(Dataset extract):
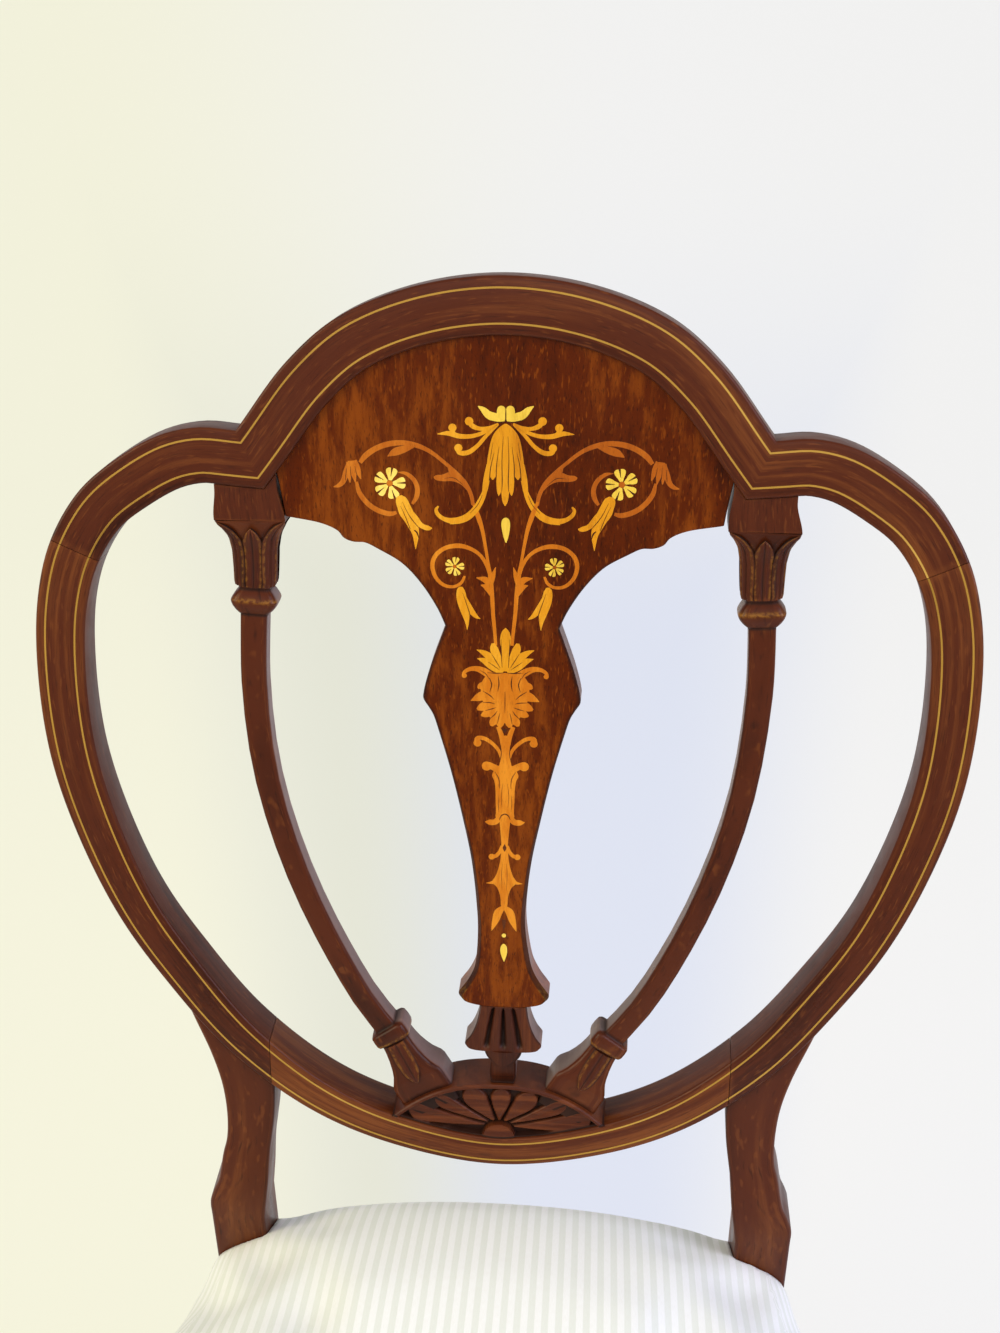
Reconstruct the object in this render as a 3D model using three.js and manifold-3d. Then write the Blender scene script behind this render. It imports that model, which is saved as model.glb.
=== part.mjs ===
// Shield back side chair in inlaid mahogany, with a stuffed seat.
//
// Millimetres, +Z up. The chair faces -Y, and its left legs are at -X.
// The back is drawn flat first: X across, Z up from the lowest point of the shield, and Y back from the
// front face of the shield frame. bend() then dishes it, leans it and carries it down the rear legs.

import * as THREE from "three";
import { mergeVertices } from "three/addons/utils/BufferGeometryUtils.js";
import Module from "manifold-3d";

const wasm = await Module();
wasm.setup();

// Clearances
const fitGap = 0.3;
const overrun = 5;

// Stance
const seatRailTop = 392;
const shieldRise = 88;
const leanDegrees = 11;
const dishRadius = 2500;
const legSweep = 62;
const sweepPower = 1.7;

// Shield frame
const shieldHalf = 241;
const shieldHeight = 501;
const railFace = 28;
const railDepthTop = 24;
const railDepthLow = 29;
const frontRound = 1.6;
const backRound = 3.5;
const mitreReach = 40;
const crestArm = 119;
const shoeHalf = 130;
const stringFace = 1.5;
const stringDepth = 1.2;
const stringInsetShare = 0.2;

// Tenons and dowels of the back
const tenonFace = 11;
const tenonDepth = 9;
const tenonLength = 20;
const tenonSetback = 13;
const dowelRadius = 4;
const dowelLength = 11;

// Rear posts and legs
const rearPostHalf = 172;
const postFace = 32;
const postDepth = 32;
const postDepthHigh = 25;
const postRecess = 3;
const postRound = 2.5;
const rearFootHalf = 164;
const rearFootFace = 27;

// Splat
const splatRecess = 3.5;
const splatDepth = 18;
const splatBevel = 1.8;
const splatChamfer = 3.5;
const bevelTopShare = 0.52;
const bevelLowShare = 0.3;

// Curved bars
const barShaft = 12.6;
const barFoot = 31;
const barFootDrop = 12.7;
const barFootMiddle = 22;
const barFootNeck = 17;
const barCollar = 20;
const barAstragal = 24;
const barCapital = 18.5;
const barLeaf = 22;
const barBlock = 38;
const barBlockTop = 31;
const barDepth = 22;
const barShaftDepth = 15;
const barMiddle = 13;
const barSides = 12;

// Fan lunette
const lunetteHalf = 61;
const lunetteHeight = 54.6;
const lunetteEndHeight = 31;
const lunetteHubHeight = 23;
const lunettePower = 2.4;
const lunetteDepth = 26;
const lunetteProud = 1;
const hubShare = 0.2;
const rimShare = 0.84;
const petalSink = 4.5;
const petalLift = 2;
const petalCount = 7;
const lunetteSteps = 4 * petalCount;
const lunetteLowSteps = 4;

// Seat frame
const seatRailHeight = 58;
const seatRailFace = 22;
const seatDepth = 430;
const seatFrontHalf = 245;
const seatRearHalf = 165;
const seatCorner = 14;
const seatTenonFace = 8;
const seatTenonLength = 14;
const seatTenonShoulder = 8;
const blockReach = 40;
const blockHeight = 38;
const blockDrop = 6;

// Front legs
const frontLegTop = 38;
const frontLegAnkle = 24;
const spadeFace = 33;
const spadeFoot = 25;
const spadeHeight = 66;
const spadeShoulder = 12;
const legRound = 1.5;

// Seat upholstery
const webWidth = 50;
const webThick = 1.8;
const hessianThick = 1;
const padRoll = 44;
const padCrown = 16;
const padCornerRun = 80;
const coverThick = 1.6;
const clothThick = 1;
const clothInset = 9;
const webCount = 4;

// Finishes
const mahogany = { color: 0x6b2f16, roughness: 0.38, metalness: 0 };
const mahoganyPanel = { color: 0x7c3a1b, roughness: 0.36, metalness: 0 };
const boxwood = { color: 0xe3c98d, roughness: 0.42, metalness: 0 };
const beech = { color: 0xb88d5c, roughness: 0.7, metalness: 0 };
const satin = { color: 0xe4dcc6, roughness: 0.55, metalness: 0 };
const wadding = { color: 0xd8cfb8, roughness: 0.95, metalness: 0 };
const jute = { color: 0xa98a5e, roughness: 0.95, metalness: 0 };
const blackCloth = { color: 0x222222, roughness: 0.95, metalness: 0 };

// Outlines of the shield's right half. Each row is the share of its half width, of its height, and of the
// rail's face width there.
const archShares = [
  [0, 1, 1],
  [0.178, 0.989, 1],
  [0.334, 0.959, 1],
  [0.44, 0.916, 1],
  [0.548, 0.849, 1],
];
const shieldShares = [
  [0.548, 0.849, 1],
  [0.624, 0.852, 1],
  [0.705, 0.844, 1],
  [0.797, 0.82, 0.99],
  [0.88, 0.787, 0.96],
  [0.948, 0.736, 0.93],
  [0.985, 0.677, 0.9],
  [1, 0.599, 0.89],
  [0.989, 0.501, 0.87],
  [0.944, 0.408, 0.84],
  [0.87, 0.314, 0.81],
  [0.78, 0.238, 0.8],
  [0.634, 0.142, 0.77],
  [0.44, 0.063, 0.72],
  [0.241, 0.02, 0.68],
  [0, 0, 0.65],
];

// The post between stile and seat: shares of the shield's height, then its outer and inner edges as shares
// of the shield's half width.
const postShares = [
  [0.224, 0.748, 0.67],
  [0.184, 0.719, 0.6],
  [0.132, 0.681, 0.54],
  [0.092, 0.661, 0.535],
  [0.05, 0.654, 0.54],
  [0.019, 0.658, 0.549],
  [0, 0.668, 0.555],
  [-0.04, 0.686, 0.5635],
  [-0.058, 0.702, 0.5685],
  [-0.075, 0.713, 0.574],
];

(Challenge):
Reply with only the number of lines in the material above where the string "three" appears.

(Answer to the exercise):
3